> **PROBLEM REQUIREMENTS**
Your task is to gather the lines below that hold the string "data".

****************

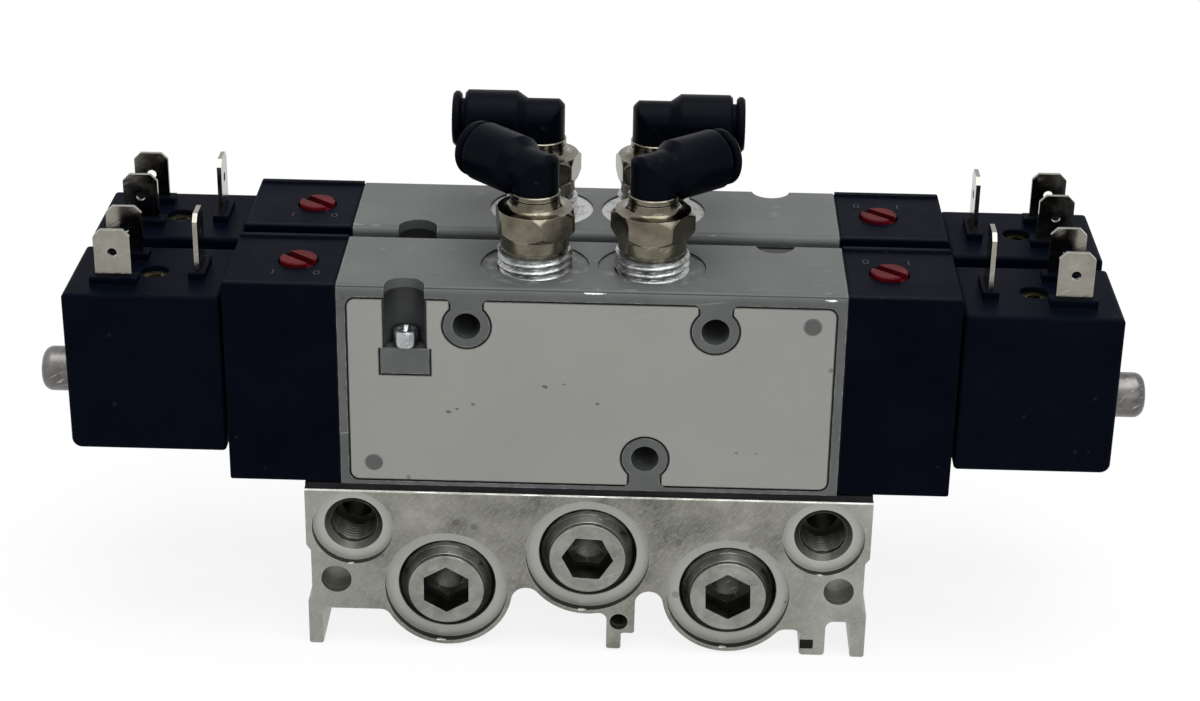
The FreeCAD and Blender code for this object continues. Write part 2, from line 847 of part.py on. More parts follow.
def housing_gasket():
    reach = half_width - housing_gasket_inset
    z_range = (housing_bottom + housing_gasket_inset, housing_top - housing_gasket_inset)
    sheet = block((half_valve, housing_start), (-reach, reach), z_range)
    duct_height = tube_axis_height - piston_chamber_radius
    tools = [
        rod(Vec(half_valve, 0, spool_height), along_x, piston_chamber_radius, housing_gasket_thickness),
        rod(Vec(half_valve, 0, duct_height), along_x, pilot_passage_radius, housing_gasket_thickness),
    ]
    for y, z in housing_screw_places:
        start = Vec(half_valve, y, z)
        tools.append(rod(start, along_x, housing_screw_radius, housing_gasket_thickness))
    return sheet.cut(tools)


def housing_screws():
    screws = []
    head_end = housing_end - housing_screw_head_room
    for y, z in housing_screw_places:
        profile = (
            (housing_screw_start, housing_screw_radius),
            (head_end - housing_screw_head_height, housing_screw_radius),
            (head_end - housing_screw_head_height, housing_screw_head_radius),
            (head_end, housing_screw_head_radius),
        )
        screws.append(turned(profile, Vec(0, y, z), along_x))
    return screws


def override_screw():
    panel_z = housing_top - housing_panel_depth
    seat = panel_z - override_recess_depth
    head = panel_z + override_proud
    profile = (
        (panel_z - override_depth, override_stem_radius),
        (seat, override_stem_radius),
        (seat, override_head_radius),
        (head - override_edge, override_head_radius),
        (head, override_head_radius - override_edge),
    )
    screw = turned(profile, Vec(override_x, 0, 0), upward)
    half_slot = override_slot_width / 2
    slot = block((-override_head_radius, override_head_radius), (-half_slot, half_slot),
                 (head - override_slot_depth, head))
    slot.rotate(Vec(0, 0, 0), upward, override_slot_angle)
    slot.translate(along_x * override_x)
    return screw.cut(slot)


# Coil, armature tube, armature and spring, drawn for the right end

def blade(tip):
    """A flat contact blade across X with a bevelled tip and a latch hole."""
    half = blade_width / 2
    low = coil_top - blade_depth
    steps = [
        corner(-half, low),
        corner(-half, tip - blade_bevel),
        corner(-half + blade_bevel, tip),
        corner(half - blade_bevel, tip),
        corner(half, tip - blade_bevel),
        corner(half, low),
    ]
    solid = panel(steps, -blade_thickness / 2, blade_thickness)
    hole = rod(Vec(0, -blade_thickness, tip - blade_hole_from_tip), along_y, blade_hole_radius,
               2 * blade_thickness)
    return solid.cut(hole)


def terminals():
    blades = []
    for y in (-contact_spacing / 2, contact_spacing / 2):
        contact = blade(contact_tip)
        contact.translate(Vec(contact_x, y, 0))
        blades.append(contact)
    ground = blade(ground_tip)
    ground.rotate(Vec(0, 0, 0), upward, 90)
    ground.translate(Vec(ground_x, 0, 0))
    blades.append(ground)
    return blades


def plinth(centre_x, centre_y, along, across):
    half_along = along / 2 + plinth_margin
    half_across = across / 2 + plinth_margin
    return block(
        (centre_x - half_along, centre_x + half_along),
        (centre_y - half_across, centre_y + half_across),
        (coil_top - plinth_root, coil_top + plinth_height),
    )


def coil():
    steps = [
        corner(coil_start, coil_bottom, coil_edge_radius),
        corner(coil_start, coil_top, coil_edge_radius),
        corner(coil_end, coil_top, coil_edge_radius),
        corner(coil_end, coil_bottom, coil_foot_radius),
    ]
    depth = half_width - coil_inset
    moulding = panel(steps, -depth, 2 * depth)
    rims = []
    for edge in moulding.Edges:
        if edge.BoundBox.YLength < edge_tolerance:
            rims.append(edge)
    moulding = moulding.makeFillet(coil_rim_radius, rims)
    plinths = [plinth(ground_x, 0, blade_thickness, blade_width)]
    for y in (-contact_spacing / 2, contact_spacing / 2):
        plinths.append(plinth(contact_x, y, blade_width, blade_thickness))
    moulding = joined([moulding] + plinths)
    tools = terminals()
    bore = tube_outer_radius + tube_coil_clearance
    tools.append(rod(Vec(coil_start, 0, tube_axis_height), along_x, bore, coil_end - coil_start))
    depth = insert_recess + insert_length
    tools.append(rod(Vec(insert_x, 0, coil_top), -upward, insert_radius, depth))
    for tool in tools:
        moulding = moulding.cut(tool)
    return moulding


def terminal_insert():
    top = Vec(insert_x, 0, coil_top - insert_recess)
    thread = rod(top, -upward, insert_thread_radius, insert_length)
    return rod(top, -upward, insert_radius, insert_length).cut(thread)


def armature_tube():
    profile = (
        (tube_base_start, tube_base_radius),
        (coil_start, tube_base_radius),
        (coil_start, tube_outer_radius),
        (tube_nub_end, tube_outer_radius),
    )
    tube = turned(profile, Vec(0, 0, tube_axis_height), along_x)
    end_edges = []
    for edge in tube.Edges:
        if edge.BoundBox.XMin > tube_nub_end - edge_tolerance and edge.BoundBox.YLength > 1:
            end_edges.append(edge)
    tube = tube.makeFillet(tube_nub_edge, end_edges)
    cavity = rod(Vec(tube_base_start, 0, tube_axis_height), along_x, tube_cavity_radius,
                 tube_cavity_end - tube_base_start)
    return tube.cut(cavity)


def armature():
    start = tube_base_start + armature_gap
    end = tube_cavity_end - armature_stroke - armature_gap
    radius = tube_cavity_radius - armature_clearance
    plunger = rod(Vec(start, 0, tube_axis_height), along_x, radius, end - start)
    pocket = rod(Vec(end, 0, tube_axis_height), -along_x, spring_pocket_radius, spring_pocket_depth)
    return plunger.cut(pocket)


def armature_spring():
    pocket_end = tube_cavity_end - armature_stroke - armature_gap - spring_pocket_depth
    start = pocket_end + spring_wire_radius + spring_end_gap
    length = tube_cavity_end - spring_wire_radius - spring_end_gap - start
    helix = Part.makeHelix(length / spring_turns, length, spring_mean_radius)
    section = []
    for index in range(spring_wire_sides + 1):
        angle = 2 * math.pi * index / spring_wire_sides
        across = Vec(math.cos(angle), 0, math.sin(angle)) * spring_wire_radius
        section.append(across + along_x * spring_mean_radius)
    pipe = Part.BRepOffsetAPI.MakePipeShell(Part.Wire(helix.Edges))
    pipe.add(Part.makePolygon(section))
    pipe.setFrenetMode(True)
    pipe.build()
    pipe.makeSolid()
    spring = pipe.shape()
    spring.Placement = FreeCAD.Placement(Vec(start, 0, tube_axis_height), FreeCAD.Rotation(upward, along_x))
    return spring


# Fitting stud, elbow and release collar, drawn at the valve's middle

def fitting_stud(hex_turn):
    start = valve_height - top_thread_depth + stud_thread_gap
    relief = stud_thread_top + stud_relief_height
    shank = turned(
        (
            (start, top_thread_radius),
            (stud_thread_top, top_thread_radius),
            (stud_thread_top, stud_relief_radius),
            (relief, stud_relief_radius),
            (relief, stud_neck_radius),
            (stud_hex_start, stud_neck_radius),
            (stud_hex_start, stud_collar_radius),
            (stud_hex_end, stud_collar_radius),
            (stud_hex_end, stud_flare_radius),
            (stud_hex_end + stud_flare_height, stud_collar_radius),
            (stud_top, stud_collar_radius),
        ),
        Vec(0, 0, 0),
        upward,
    )
    corner_radius = stud_hex_flats / math.sqrt(3)
    envelope = turned(
        (
            (stud_hex_start, corner_radius - stud_hex_chamfer),
            (stud_hex_start + stud_hex_chamfer, corner_radius),
            (stud_hex_end - stud_hex_chamfer, corner_radius),
            (stud_hex_end, corner_radius - stud_hex_chamfer),
        ),
        Vec(0, 0, 0),
        upward,
    )
    nut = hexagon(stud_hex_flats, stud_hex_height, Vec(0, 0, stud_hex_start), upward, hex_turn)
    bore = rod(Vec(0, 0, start), upward, stud_bore_radius, stud_top - start)
    seat_depth = swivel_length + elbow_seat_gap
    seat = rod(Vec(0, 0, stud_top), -upward, swivel_radius + swivel_clearance, seat_depth)
    return shank.fuse(nut.common(envelope)).cut(bore).cut(seat)


def elbow():
    axis = Vec(0, 0, elbow_axis_height)
    stem = turned(
        (
            (elbow_seat - swivel_length, swivel_radius),
            (elbow_seat, swivel_radius),
            (elbow_seat, elbow_stem_radius),
            (elbow_axis_height, elbow_stem_radius),
        ),
        Vec(0, 0, 0),
        upward,
    )
    barrel = turned(
        (
            (0, elbow_neck_radius),
            (elbow_neck_end, elbow_neck_radius),
            (elbow_cone_end, elbow_barrel_radius),
            (elbow_barrel_end - elbow_barrel_edge, elbow_barrel_radius),
            (elbow_barrel_end, elbow_barrel_radius - elbow_barrel_edge),
        ),
        axis,
        along_x,
    )
    upright = rod(axis - upward * elbow_neck_radius, upward, elbow_stem_radius, 2 * elbow_neck_radius)
    level = rod(axis - along_x * elbow_stem_radius, along_x, elbow_neck_radius, 2 * elbow_stem_radius)
    knuckle = upright.common(level).common(Part.makeSphere(elbow_knuckle_trim, axis))
    room_radius = stud_collar_radius + elbow_collar_room
    room = rod(Vec(0, 0, stud_hex_end), upward, room_radius, elbow_seat - stud_hex_end)
    mouth_depth = collar_tail_length + collar_travel + 2 * collar_gap
    mouth_start = elbow_barrel_end - mouth_depth
    passages = [
        rod(axis, -upward, elbow_passage_radius, elbow_axis_height),
        rod(axis, along_x, elbow_passage_radius, elbow_barrel_end),
        rod(axis + along_x * tube_stop, along_x, tube_radius, elbow_barrel_end),
        rod(axis + along_x * mouth_start, along_x, collar_tail_radius + swivel_clearance, mouth_depth),
    ]
    solid = knuckle.fuse(barrel).cut(room).fuse(stem)
    for tool in passages:
        solid = solid.cut(tool)
    return solid


def release_collar():
    flange = elbow_barrel_end + collar_travel + collar_gap
    end = flange + collar_flange_thickness
    profile = (
        (elbow_barrel_end - collar_tail_length, collar_tail_radius),
        (flange, collar_tail_radius),
        (flange, collar_flange_radius - collar_flange_edge),
        (flange + collar_flange_edge, collar_flange_radius),
        (end - collar_flange_edge, collar_flange_radius),
        (end, collar_flange_radius - collar_flange_edge),
    )
    axis = Vec(0, 0, elbow_axis_height)
    collar = turned(profile, axis, along_x)
    return collar.cut(rod(axis, along_x, tube_radius, end))


# Placing and writing

def placed(shape, station, turn=0, x=0):
    copy = shape.copy()
    copy.rotate(Vec(0, 0, 0), upward, turn)
    copy.translate(Vec(x, stations[station], valve_base))
    return copy


def group(shapes):
    return Part.makeCompound(shapes)


# Each fitting: station, side, turn of its hexagon and direction of its elbow seen from above
fittings = (
    ("front", "left", -20.4, 134.0),
    ("front", "right", -3.6, 40.0),
    ("rear", "left", 17.0, 180.0),
    ("rear", "right", -18.5, 0.0),
)


def build_parts():
    parts = {"manifold_block": manifold_block()}
    for name, place in zip(("port_5_plug", "port_1_plug", "port_3_plug"), galleries):
        parts[name] = port_plug(place)

    shared = {
        "gasket": gasket(),
        "valve_body": valve_body(),
        "side_plate": side_plate(),
        "spool": spool(),
        "spool_seals": spool_seals(),
        "pilot_pistons": pilot_pistons(),
    }
    for station in stations:
        for name, shape in shared.items():
            parts[station + "_" + name] = placed(shape, station)

    end_pieces = {
        "pilot_housing": pilot_housing(),
        "override": override_screw(),
        "armature_tube": armature_tube(),
        "armature": armature(),
        "armature_spring": armature_spring(),
        "coil": coil(),
        "terminals": group(terminals()),
    }
    gaskets = []
    screws = []
    inserts = []
    mounting = []
    for station in stations:
        for turn in (0, 180):
            mounting.append(placed(mounting_screw(), station, turn))
        for side, turn in sides.items():
            for name, shape in end_pieces.items():
                parts["_".join((station, side, name))] = placed(shape, station, turn)
            gaskets.append(placed(housing_gasket(), station, turn))
            inserts.append(placed(terminal_insert(), station, turn))
            screws += [placed(screw, station, turn) for screw in housing_screws()]
    parts["mounting_screws"] = group(mounting)
    parts["housing_gaskets"] = group(gaskets)
    parts["housing_screws"] = group(screws)
    parts["terminal_inserts"] = group(inserts)

    for station, side, hex_turn, direction in fittings:
        x = -outlet_spacing if side == "left" else outlet_spacing
        name = station + "_" + side + "_"
        parts[name + "stud"] = placed(fitting_stud(hex_turn), station, 0, x)
        parts[name + "elbow"] = placed(elbow(), station, direction, x)
        parts[name + "release_collar"] = placed(release_collar(), station, direction, x)
    return parts


os.makedirs("parts", exist_ok=True)
for node, shape in build_parts().items():
    if not shape.isValid():
        print("not valid:", node)
    shape.exportStep("parts/" + node + ".step")
print("nodes", len(os.listdir("parts")))
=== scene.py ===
import json
import math

import bmesh
import bpy
from mathutils import Matrix, Vector


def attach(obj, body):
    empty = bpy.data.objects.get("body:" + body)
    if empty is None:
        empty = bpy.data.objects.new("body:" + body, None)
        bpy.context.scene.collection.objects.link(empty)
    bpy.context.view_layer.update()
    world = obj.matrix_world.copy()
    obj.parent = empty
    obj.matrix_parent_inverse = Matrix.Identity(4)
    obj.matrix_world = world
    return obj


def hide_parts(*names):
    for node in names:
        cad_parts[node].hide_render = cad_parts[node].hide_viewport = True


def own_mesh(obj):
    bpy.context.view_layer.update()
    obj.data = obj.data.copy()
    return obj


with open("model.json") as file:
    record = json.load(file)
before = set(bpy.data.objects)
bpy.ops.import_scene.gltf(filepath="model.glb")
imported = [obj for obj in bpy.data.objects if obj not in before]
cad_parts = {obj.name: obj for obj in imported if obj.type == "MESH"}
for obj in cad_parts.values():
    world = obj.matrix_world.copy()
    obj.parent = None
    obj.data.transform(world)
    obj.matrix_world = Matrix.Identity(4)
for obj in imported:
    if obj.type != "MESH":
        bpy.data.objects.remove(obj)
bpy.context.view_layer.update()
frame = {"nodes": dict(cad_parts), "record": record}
nodes = frame["nodes"]
mm = 0.001
print("frame loaded", len(nodes), "nodes")

# Places on the real object, in millimetres, that more than one piece uses
layout = {
    "stations": {"front": -13.25, "rear": 13.25},
    "sides": {"left": -1, "right": 1},
    "valveBase": 33.0,
    "outletX": 10.27,
    "manifoldFront": -25.15,
    "recessDepth": 1.5,
    "galleries": {"port_5": (-25.45, 12.4), "port_1": (0.0, 19.55), "port_3": (25.45, 12.4)},
    "pilotPort": (42.2, 24.2),
    "seatRadius": 9.5,
    "seatTop": 71.2,
}


# Node trees

def setSocket(tree, socket, value):
    if isinstance(value, bpy.types.NodeSocket):
        tree.links.new(value, socket)
    else:
        socket.default_value = value


def addNode(tree, kind, inputs=None, **settings):
    node = tree.nodes.new(kind)
    for name, value in settings.items():
        setattr(node, name, value)
    for name, value in (inputs or {}).items():
        setSocket(tree, node.inputs[name], value)
    return node


def newGroup(name, inputs, outputs):
    tree = bpy.data.node_groups.new(name, "ShaderNodeTree")
    for label, kind, value in inputs:
        socket = tree.interface.new_socket(name=label, in_out="INPUT", socket_type=kind)
        if value is not None:
            socket.default_value = value
    for label, kind in outputs:
        tree.interface.new_socket(name=label, in_out="OUTPUT", socket_type=kind)
    return tree, tree.nodes.new("NodeGroupInput"), tree.nodes.new("NodeGroupOutput")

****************

> **SOLUTION**
    empty = bpy.data.objects.get("body:" + body)
        empty = bpy.data.objects.new("body:" + body, None)
    obj.data = obj.data.copy()
before = set(bpy.data.objects)
imported = [obj for obj in bpy.data.objects if obj not in before]
    obj.data.transform(world)
        bpy.data.objects.remove(obj)
    tree = bpy.data.node_groups.new(name, "ShaderNodeTree")